### DATA EXTRACT
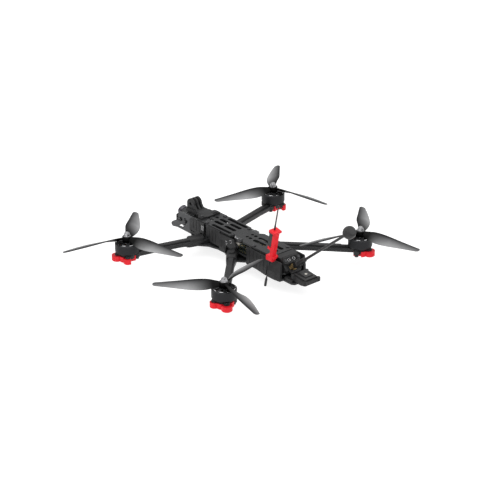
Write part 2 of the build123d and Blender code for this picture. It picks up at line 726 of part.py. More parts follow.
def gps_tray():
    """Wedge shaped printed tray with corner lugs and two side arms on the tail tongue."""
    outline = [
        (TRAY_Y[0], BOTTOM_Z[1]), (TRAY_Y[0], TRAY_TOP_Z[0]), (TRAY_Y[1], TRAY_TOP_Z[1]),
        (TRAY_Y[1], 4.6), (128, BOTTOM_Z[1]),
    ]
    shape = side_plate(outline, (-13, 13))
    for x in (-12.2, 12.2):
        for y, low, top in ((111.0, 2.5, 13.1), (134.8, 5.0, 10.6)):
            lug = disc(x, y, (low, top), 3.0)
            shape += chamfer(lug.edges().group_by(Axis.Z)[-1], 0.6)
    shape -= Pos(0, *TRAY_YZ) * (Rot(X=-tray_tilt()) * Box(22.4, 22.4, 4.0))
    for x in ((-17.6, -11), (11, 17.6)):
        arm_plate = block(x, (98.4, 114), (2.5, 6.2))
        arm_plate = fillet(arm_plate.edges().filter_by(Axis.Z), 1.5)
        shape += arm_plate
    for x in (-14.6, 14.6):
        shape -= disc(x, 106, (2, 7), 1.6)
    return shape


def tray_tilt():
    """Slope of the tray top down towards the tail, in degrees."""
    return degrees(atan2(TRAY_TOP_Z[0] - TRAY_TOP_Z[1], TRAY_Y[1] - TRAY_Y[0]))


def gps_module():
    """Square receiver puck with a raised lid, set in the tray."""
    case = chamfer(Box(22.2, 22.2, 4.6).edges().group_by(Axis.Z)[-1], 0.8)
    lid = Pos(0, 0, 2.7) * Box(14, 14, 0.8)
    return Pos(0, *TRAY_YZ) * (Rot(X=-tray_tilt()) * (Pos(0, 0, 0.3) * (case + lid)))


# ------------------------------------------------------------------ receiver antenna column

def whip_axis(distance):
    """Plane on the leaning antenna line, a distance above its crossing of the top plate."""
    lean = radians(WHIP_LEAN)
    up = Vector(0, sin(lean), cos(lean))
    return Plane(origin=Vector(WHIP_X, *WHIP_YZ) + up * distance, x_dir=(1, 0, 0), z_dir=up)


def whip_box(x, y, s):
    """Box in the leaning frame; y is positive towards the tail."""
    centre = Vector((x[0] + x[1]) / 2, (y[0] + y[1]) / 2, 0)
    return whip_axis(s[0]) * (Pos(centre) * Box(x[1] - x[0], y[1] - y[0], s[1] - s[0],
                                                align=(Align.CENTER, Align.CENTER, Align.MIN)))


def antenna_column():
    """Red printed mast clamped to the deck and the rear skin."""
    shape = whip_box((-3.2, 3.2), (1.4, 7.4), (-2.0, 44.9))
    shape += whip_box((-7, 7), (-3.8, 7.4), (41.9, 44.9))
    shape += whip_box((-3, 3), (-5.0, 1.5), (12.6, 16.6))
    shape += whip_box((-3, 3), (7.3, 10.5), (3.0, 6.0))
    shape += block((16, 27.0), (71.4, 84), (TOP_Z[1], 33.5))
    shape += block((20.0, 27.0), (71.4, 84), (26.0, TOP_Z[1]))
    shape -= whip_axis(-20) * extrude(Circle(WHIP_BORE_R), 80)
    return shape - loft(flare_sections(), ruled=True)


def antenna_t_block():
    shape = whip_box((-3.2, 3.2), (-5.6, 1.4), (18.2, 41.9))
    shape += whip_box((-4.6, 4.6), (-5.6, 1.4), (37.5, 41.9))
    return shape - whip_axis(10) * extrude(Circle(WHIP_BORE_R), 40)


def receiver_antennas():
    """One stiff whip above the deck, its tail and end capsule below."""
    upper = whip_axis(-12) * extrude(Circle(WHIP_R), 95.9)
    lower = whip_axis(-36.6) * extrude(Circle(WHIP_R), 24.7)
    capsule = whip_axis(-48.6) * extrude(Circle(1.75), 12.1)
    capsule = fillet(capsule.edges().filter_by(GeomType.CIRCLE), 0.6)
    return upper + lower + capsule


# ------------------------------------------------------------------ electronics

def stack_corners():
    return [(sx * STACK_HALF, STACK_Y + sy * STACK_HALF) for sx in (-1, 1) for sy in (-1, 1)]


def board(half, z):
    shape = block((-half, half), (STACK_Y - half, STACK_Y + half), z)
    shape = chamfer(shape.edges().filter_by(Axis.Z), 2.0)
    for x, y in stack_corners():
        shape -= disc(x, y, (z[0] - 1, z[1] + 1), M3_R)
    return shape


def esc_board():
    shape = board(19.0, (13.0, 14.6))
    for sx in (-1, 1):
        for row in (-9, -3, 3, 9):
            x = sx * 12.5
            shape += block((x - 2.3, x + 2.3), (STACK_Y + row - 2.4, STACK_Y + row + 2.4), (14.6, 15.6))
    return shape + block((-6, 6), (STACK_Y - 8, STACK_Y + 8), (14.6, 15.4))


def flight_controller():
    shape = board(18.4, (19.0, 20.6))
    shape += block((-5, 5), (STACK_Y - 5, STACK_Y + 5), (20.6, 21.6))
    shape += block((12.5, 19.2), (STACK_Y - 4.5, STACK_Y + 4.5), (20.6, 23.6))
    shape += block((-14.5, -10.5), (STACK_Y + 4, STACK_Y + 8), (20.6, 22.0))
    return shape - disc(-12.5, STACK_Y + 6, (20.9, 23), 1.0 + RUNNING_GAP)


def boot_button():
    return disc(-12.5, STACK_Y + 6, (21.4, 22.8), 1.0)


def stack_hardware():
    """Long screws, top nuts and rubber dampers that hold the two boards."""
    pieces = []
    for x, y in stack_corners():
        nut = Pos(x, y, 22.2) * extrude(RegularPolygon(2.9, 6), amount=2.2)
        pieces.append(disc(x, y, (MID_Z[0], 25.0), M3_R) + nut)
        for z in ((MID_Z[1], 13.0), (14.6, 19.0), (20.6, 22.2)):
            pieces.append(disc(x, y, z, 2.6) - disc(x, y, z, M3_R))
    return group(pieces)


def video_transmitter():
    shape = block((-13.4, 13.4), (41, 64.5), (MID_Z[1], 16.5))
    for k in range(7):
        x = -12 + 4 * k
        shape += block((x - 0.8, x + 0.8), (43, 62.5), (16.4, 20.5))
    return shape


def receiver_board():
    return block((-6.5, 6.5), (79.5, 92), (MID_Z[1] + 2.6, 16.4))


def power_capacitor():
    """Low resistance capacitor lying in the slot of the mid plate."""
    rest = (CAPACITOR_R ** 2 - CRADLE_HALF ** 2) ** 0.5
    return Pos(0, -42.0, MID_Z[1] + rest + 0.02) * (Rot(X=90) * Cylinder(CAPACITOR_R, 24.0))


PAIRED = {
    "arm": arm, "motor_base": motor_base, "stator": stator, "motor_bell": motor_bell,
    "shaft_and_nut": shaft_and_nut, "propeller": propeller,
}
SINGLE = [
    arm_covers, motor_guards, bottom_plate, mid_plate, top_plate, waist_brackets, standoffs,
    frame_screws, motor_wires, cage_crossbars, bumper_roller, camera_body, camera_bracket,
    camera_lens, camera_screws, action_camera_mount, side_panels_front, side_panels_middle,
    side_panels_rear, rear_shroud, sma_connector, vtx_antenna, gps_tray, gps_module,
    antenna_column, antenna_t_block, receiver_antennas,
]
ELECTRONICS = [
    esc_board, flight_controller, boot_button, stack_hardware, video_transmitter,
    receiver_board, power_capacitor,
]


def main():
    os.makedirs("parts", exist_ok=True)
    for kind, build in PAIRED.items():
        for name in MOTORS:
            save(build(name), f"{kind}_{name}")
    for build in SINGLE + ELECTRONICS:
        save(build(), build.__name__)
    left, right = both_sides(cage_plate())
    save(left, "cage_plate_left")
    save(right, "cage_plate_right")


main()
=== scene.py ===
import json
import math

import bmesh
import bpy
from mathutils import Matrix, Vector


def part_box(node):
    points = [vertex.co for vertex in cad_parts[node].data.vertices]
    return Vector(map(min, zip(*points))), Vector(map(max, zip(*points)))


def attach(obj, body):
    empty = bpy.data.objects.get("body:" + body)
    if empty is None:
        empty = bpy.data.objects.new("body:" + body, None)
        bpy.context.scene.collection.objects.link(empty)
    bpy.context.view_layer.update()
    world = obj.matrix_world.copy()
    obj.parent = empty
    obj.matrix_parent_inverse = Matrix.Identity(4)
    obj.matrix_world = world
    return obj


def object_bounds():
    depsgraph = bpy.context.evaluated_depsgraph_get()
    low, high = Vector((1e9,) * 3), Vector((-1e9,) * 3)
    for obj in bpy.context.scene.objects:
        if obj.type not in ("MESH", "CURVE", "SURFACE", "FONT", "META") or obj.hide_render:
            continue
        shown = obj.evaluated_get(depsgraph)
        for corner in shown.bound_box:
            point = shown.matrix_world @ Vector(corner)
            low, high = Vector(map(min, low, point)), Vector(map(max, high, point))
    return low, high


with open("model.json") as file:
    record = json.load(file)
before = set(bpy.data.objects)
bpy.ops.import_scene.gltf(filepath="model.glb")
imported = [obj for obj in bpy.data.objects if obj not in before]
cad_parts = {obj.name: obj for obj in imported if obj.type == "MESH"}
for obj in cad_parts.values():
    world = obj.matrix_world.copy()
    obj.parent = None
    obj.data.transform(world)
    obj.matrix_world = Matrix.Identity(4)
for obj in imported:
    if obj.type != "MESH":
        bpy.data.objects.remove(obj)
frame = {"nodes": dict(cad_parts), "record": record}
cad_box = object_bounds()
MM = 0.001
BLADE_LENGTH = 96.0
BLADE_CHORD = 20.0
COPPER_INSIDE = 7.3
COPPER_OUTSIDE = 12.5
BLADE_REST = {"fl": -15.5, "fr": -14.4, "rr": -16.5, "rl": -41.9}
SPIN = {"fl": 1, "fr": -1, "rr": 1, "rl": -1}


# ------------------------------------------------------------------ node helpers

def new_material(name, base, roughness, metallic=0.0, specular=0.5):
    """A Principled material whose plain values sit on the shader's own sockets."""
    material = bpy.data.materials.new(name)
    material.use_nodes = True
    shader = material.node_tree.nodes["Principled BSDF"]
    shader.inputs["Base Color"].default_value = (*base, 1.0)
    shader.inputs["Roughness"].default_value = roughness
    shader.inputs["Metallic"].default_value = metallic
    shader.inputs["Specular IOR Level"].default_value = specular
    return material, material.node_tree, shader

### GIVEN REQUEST
Retype, in the same exact form, the lines of the material above from the line holding "for kind, build" through the line holding "zip(*points))), Vector(map(max, zip(*points)))".

### TASK RESPONSE
    for kind, build in PAIRED.items():
        for name in MOTORS:
            save(build(name), f"{kind}_{name}")
    for build in SINGLE + ELECTRONICS:
        save(build(), build.__name__)
    left, right = both_sides(cage_plate())
    save(left, "cage_plate_left")
    save(right, "cage_plate_right")


main()
=== scene.py ===
import json
import math

import bmesh
import bpy
from mathutils import Matrix, Vector


def part_box(node):
    points = [vertex.co for vertex in cad_parts[node].data.vertices]
    return Vector(map(min, zip(*points))), Vector(map(max, zip(*points)))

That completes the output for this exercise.